TASK DESCRIPTION - Search the material for the string "imported" and copy each line where it occurs.

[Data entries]
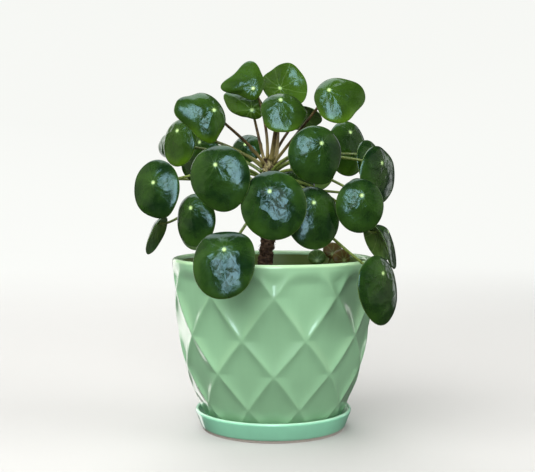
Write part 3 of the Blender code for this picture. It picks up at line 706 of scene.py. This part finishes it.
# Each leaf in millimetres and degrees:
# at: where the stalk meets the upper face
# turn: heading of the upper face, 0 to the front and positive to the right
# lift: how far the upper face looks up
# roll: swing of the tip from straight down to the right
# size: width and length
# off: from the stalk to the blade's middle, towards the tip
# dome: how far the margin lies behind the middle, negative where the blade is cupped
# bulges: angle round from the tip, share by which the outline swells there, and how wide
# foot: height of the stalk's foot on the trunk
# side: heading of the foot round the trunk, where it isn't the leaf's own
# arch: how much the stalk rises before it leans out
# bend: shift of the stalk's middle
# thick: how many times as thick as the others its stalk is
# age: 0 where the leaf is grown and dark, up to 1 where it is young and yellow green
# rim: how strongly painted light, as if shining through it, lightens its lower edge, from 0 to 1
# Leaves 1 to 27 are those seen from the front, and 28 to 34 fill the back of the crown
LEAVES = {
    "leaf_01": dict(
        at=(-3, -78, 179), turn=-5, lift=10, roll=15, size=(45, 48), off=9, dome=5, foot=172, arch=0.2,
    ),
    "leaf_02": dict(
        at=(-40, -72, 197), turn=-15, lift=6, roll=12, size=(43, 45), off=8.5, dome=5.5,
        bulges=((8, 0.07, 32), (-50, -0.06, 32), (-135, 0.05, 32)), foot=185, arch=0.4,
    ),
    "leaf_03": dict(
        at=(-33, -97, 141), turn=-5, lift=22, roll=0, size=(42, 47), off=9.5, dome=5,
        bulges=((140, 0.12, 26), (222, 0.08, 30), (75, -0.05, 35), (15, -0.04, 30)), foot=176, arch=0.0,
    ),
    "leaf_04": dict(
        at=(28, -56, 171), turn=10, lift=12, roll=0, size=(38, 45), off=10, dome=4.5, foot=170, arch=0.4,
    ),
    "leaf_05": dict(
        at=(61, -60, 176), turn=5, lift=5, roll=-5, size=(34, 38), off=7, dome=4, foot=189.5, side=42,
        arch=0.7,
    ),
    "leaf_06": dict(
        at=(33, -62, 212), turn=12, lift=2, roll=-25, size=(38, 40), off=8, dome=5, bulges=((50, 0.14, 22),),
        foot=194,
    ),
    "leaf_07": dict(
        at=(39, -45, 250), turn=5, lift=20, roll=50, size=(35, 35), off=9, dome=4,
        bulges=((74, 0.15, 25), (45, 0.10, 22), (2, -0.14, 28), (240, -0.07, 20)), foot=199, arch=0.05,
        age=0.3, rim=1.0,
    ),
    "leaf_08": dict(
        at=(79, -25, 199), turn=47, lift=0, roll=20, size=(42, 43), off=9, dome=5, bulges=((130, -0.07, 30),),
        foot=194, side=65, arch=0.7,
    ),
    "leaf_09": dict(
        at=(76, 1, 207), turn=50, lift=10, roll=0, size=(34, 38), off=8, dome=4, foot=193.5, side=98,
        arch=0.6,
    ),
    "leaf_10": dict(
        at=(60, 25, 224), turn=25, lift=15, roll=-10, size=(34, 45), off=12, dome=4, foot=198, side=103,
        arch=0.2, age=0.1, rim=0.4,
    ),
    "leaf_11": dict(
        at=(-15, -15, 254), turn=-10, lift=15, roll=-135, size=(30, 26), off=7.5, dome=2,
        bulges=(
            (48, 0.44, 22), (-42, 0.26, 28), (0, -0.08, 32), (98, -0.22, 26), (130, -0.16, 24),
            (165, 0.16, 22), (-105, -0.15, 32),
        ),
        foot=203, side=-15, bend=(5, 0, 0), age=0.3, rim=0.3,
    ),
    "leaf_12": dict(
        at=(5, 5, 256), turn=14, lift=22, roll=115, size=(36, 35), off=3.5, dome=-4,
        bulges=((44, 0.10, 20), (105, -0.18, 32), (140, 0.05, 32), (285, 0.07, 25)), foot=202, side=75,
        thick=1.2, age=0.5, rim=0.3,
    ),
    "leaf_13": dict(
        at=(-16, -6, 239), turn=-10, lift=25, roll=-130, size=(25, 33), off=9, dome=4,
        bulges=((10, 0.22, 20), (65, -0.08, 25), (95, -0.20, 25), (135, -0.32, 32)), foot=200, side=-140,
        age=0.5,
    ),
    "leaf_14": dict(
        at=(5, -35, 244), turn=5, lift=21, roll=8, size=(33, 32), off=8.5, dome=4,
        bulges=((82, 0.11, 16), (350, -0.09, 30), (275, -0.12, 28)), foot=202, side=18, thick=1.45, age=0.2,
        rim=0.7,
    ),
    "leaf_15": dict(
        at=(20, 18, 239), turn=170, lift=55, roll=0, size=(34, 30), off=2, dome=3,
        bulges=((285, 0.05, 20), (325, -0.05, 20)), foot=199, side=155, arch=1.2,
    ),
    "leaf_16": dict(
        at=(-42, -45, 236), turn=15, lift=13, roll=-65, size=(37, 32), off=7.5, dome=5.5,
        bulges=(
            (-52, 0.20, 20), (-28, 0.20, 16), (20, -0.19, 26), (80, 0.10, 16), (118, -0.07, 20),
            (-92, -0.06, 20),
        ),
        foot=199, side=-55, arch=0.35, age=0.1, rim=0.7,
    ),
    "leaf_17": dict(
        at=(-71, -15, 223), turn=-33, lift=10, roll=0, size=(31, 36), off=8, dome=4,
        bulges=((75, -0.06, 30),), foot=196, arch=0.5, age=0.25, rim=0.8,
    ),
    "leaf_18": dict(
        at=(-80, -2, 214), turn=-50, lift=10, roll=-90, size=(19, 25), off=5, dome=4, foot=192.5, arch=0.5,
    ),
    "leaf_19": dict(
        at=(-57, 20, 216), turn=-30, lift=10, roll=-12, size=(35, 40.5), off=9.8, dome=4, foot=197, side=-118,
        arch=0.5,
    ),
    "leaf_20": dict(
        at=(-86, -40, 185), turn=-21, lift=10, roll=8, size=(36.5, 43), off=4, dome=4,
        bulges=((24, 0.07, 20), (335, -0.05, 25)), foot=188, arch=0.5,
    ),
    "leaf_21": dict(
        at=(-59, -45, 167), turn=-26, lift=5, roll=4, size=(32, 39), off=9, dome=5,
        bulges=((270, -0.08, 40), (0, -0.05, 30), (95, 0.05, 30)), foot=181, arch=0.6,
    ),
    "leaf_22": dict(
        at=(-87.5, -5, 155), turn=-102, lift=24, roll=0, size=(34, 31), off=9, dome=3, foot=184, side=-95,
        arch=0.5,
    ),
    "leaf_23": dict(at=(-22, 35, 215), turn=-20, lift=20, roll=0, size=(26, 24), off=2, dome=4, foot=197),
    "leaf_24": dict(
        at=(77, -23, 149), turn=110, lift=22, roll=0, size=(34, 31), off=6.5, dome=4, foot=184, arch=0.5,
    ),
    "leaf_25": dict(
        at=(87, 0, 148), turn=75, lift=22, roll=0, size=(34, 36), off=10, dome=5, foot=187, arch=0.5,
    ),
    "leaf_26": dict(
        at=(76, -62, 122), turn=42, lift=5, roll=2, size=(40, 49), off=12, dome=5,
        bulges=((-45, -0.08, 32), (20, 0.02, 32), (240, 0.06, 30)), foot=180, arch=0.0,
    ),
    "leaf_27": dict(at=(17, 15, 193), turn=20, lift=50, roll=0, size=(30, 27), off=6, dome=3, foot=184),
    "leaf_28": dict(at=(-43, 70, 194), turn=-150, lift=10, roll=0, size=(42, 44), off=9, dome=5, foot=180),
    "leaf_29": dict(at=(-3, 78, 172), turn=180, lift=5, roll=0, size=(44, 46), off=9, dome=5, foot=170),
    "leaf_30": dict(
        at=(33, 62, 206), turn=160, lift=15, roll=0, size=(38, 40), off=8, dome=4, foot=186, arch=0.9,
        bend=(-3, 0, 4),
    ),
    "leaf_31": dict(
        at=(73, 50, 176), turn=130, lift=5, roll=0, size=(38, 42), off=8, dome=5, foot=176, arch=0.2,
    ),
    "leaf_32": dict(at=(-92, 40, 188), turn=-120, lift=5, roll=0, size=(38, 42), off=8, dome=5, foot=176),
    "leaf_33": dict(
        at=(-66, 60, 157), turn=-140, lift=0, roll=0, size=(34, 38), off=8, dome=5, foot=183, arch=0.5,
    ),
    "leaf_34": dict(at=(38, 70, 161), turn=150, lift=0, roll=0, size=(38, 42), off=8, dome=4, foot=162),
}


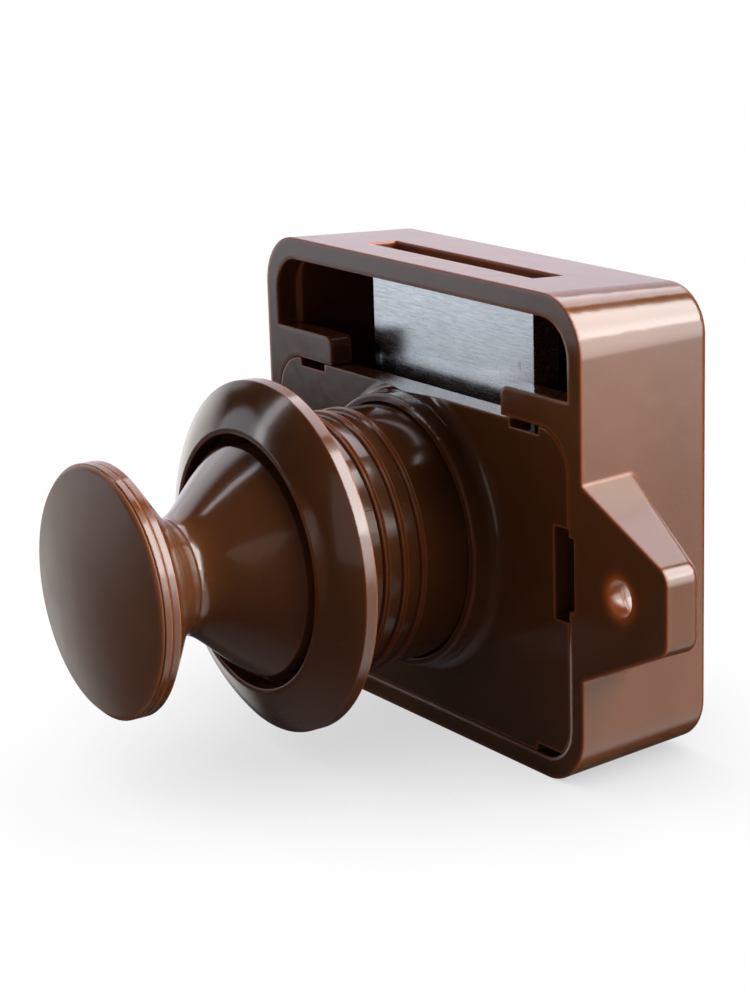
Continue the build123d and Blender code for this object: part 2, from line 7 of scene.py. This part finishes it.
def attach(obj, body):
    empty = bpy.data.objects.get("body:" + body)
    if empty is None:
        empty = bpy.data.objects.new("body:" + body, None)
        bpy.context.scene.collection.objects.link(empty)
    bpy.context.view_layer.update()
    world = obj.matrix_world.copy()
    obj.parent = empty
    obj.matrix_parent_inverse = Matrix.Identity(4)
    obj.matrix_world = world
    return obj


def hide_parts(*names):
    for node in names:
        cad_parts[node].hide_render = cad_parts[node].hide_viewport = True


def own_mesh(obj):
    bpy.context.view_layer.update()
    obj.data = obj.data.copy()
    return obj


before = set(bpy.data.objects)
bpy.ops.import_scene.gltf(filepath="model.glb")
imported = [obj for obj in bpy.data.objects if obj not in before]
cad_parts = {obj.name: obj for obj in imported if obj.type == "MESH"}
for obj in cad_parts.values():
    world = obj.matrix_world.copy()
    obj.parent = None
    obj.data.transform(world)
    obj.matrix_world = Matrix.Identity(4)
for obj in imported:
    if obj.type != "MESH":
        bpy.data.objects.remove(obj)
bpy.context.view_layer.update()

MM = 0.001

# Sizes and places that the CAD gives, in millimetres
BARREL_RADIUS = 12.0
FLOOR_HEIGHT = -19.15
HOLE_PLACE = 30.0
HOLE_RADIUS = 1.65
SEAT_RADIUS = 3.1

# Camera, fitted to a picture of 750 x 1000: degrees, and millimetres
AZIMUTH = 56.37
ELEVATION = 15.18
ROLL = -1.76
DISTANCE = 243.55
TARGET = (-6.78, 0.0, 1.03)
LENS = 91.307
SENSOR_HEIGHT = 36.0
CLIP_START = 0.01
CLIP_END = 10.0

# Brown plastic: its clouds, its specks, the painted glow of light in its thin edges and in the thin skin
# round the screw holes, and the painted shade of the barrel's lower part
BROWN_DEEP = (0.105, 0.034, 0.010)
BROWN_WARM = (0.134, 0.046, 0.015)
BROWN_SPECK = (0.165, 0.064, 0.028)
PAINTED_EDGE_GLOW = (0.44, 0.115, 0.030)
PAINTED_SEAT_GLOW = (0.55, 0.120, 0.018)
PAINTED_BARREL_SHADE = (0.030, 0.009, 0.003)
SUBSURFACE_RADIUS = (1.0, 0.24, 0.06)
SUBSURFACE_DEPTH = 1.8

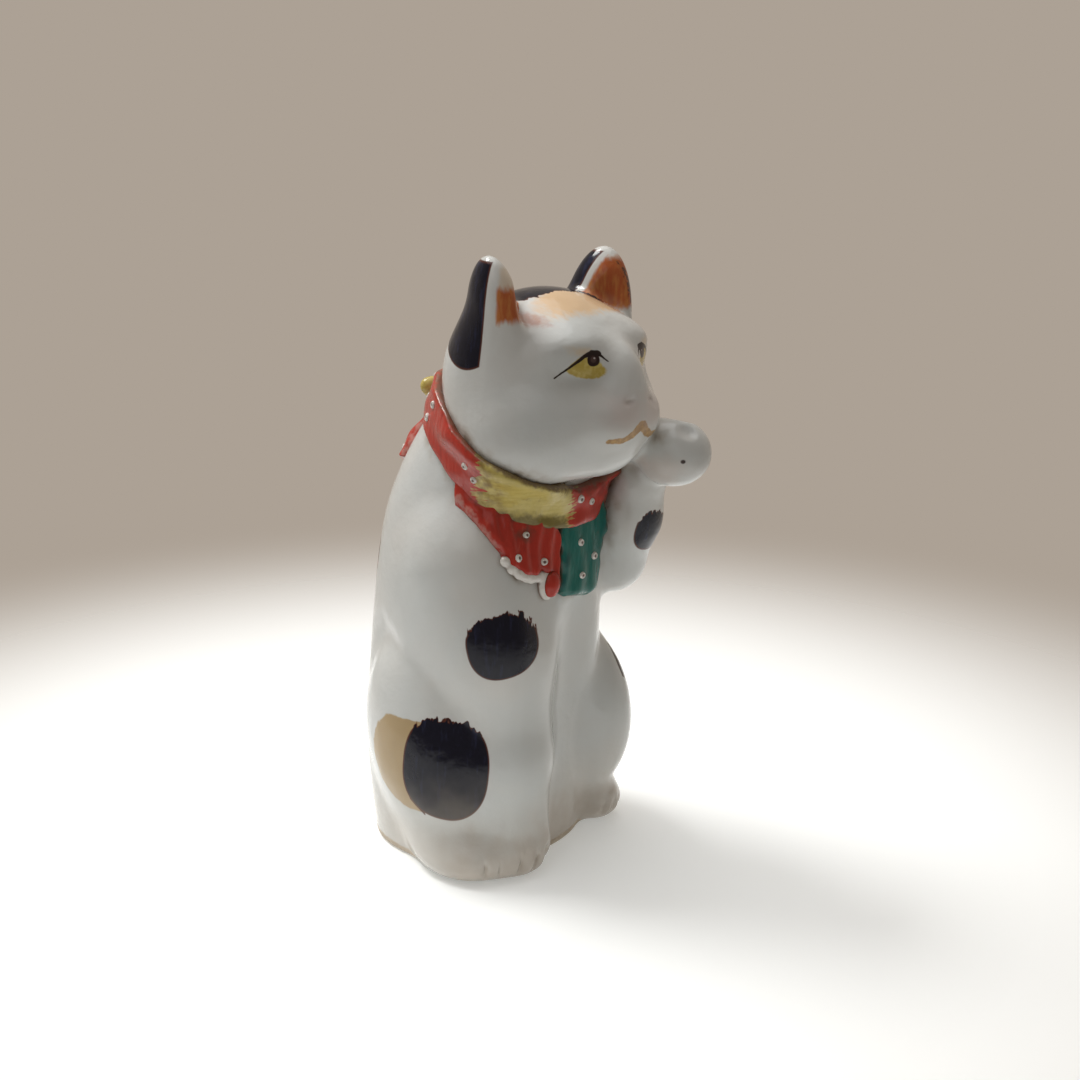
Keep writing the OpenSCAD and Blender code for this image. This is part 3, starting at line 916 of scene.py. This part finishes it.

SOLUTION -
imported = [obj for obj in bpy.data.objects if obj not in before]
cad_parts = {obj.name: obj for obj in imported if obj.type == "MESH"}
for obj in imported:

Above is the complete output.